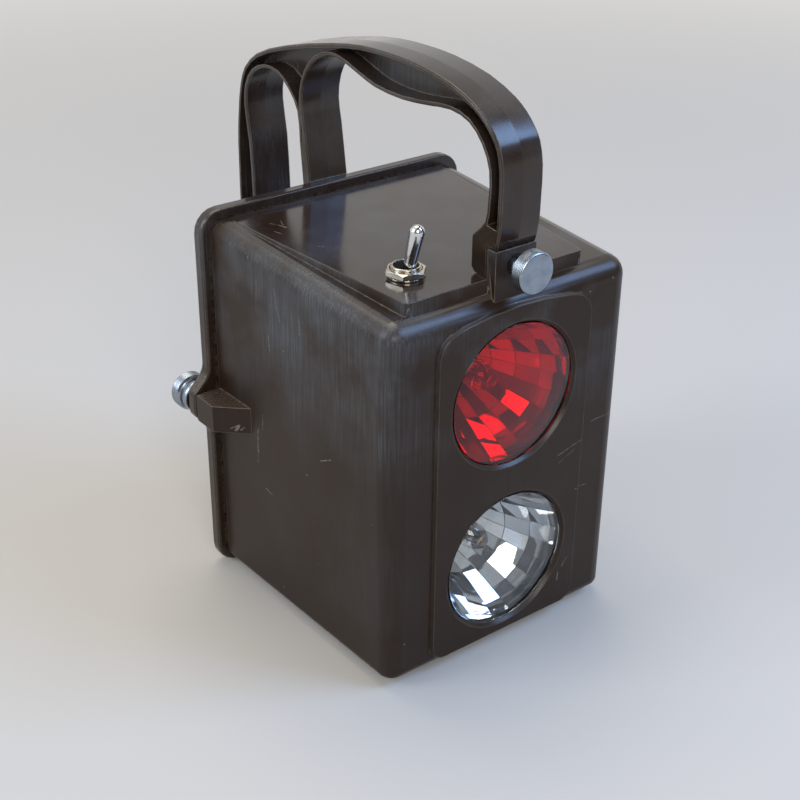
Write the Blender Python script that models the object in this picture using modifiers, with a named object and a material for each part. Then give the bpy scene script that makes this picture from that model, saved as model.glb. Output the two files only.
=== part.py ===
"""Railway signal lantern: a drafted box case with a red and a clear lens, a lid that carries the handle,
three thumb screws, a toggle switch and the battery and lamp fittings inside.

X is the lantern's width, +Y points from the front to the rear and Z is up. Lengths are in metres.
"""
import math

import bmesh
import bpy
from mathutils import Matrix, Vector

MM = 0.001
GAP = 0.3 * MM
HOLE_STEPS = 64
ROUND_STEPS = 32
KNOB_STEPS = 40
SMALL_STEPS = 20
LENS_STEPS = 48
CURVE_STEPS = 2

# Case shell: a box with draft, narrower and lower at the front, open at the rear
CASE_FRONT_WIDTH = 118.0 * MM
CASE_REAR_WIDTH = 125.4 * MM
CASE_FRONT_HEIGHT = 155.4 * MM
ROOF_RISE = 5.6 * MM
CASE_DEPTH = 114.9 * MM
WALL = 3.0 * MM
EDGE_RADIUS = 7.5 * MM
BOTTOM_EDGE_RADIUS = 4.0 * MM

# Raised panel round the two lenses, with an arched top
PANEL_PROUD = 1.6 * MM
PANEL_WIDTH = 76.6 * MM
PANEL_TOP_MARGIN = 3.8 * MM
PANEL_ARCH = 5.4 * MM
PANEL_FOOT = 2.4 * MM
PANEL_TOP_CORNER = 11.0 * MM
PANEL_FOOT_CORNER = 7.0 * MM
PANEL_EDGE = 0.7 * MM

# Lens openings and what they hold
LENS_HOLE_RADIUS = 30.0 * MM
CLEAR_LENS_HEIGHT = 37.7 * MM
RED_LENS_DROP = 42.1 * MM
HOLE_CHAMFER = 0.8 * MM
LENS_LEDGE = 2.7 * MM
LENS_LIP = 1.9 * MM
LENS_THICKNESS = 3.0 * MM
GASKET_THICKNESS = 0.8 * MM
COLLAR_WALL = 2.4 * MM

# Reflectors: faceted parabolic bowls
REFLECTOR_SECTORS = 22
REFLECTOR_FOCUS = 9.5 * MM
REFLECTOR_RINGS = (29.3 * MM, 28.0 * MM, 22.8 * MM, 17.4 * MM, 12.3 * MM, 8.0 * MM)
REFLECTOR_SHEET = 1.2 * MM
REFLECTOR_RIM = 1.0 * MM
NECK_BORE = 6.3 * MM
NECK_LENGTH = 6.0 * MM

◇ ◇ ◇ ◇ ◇

THE REQUEST: Emit, unaltered, the lines from the top of the listing down through the line that holds "from mathutils import Matrix, Vector"; emit nothing else.

COMPLETE RESPONSE:
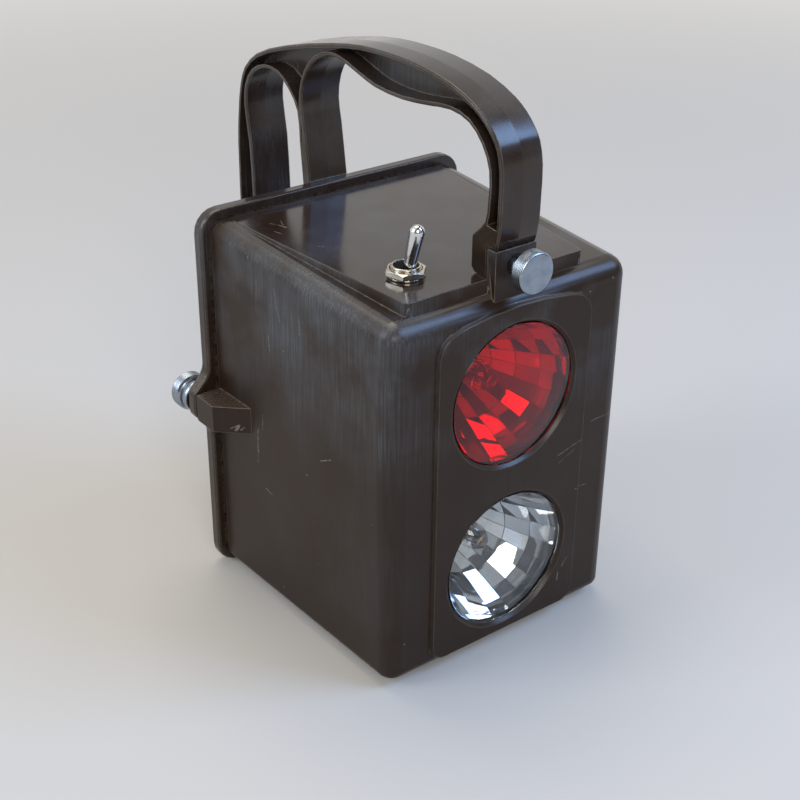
Write the Blender Python script that models the object in this picture using modifiers, with a named object and a material for each part. Then give the bpy scene script that makes this picture from that model, saved as model.glb. Output the two files only.
=== part.py ===
"""Railway signal lantern: a drafted box case with a red and a clear lens, a lid that carries the handle,
three thumb screws, a toggle switch and the battery and lamp fittings inside.

X is the lantern's width, +Y points from the front to the rear and Z is up. Lengths are in metres.
"""
import math

import bmesh
import bpy
from mathutils import Matrix, Vector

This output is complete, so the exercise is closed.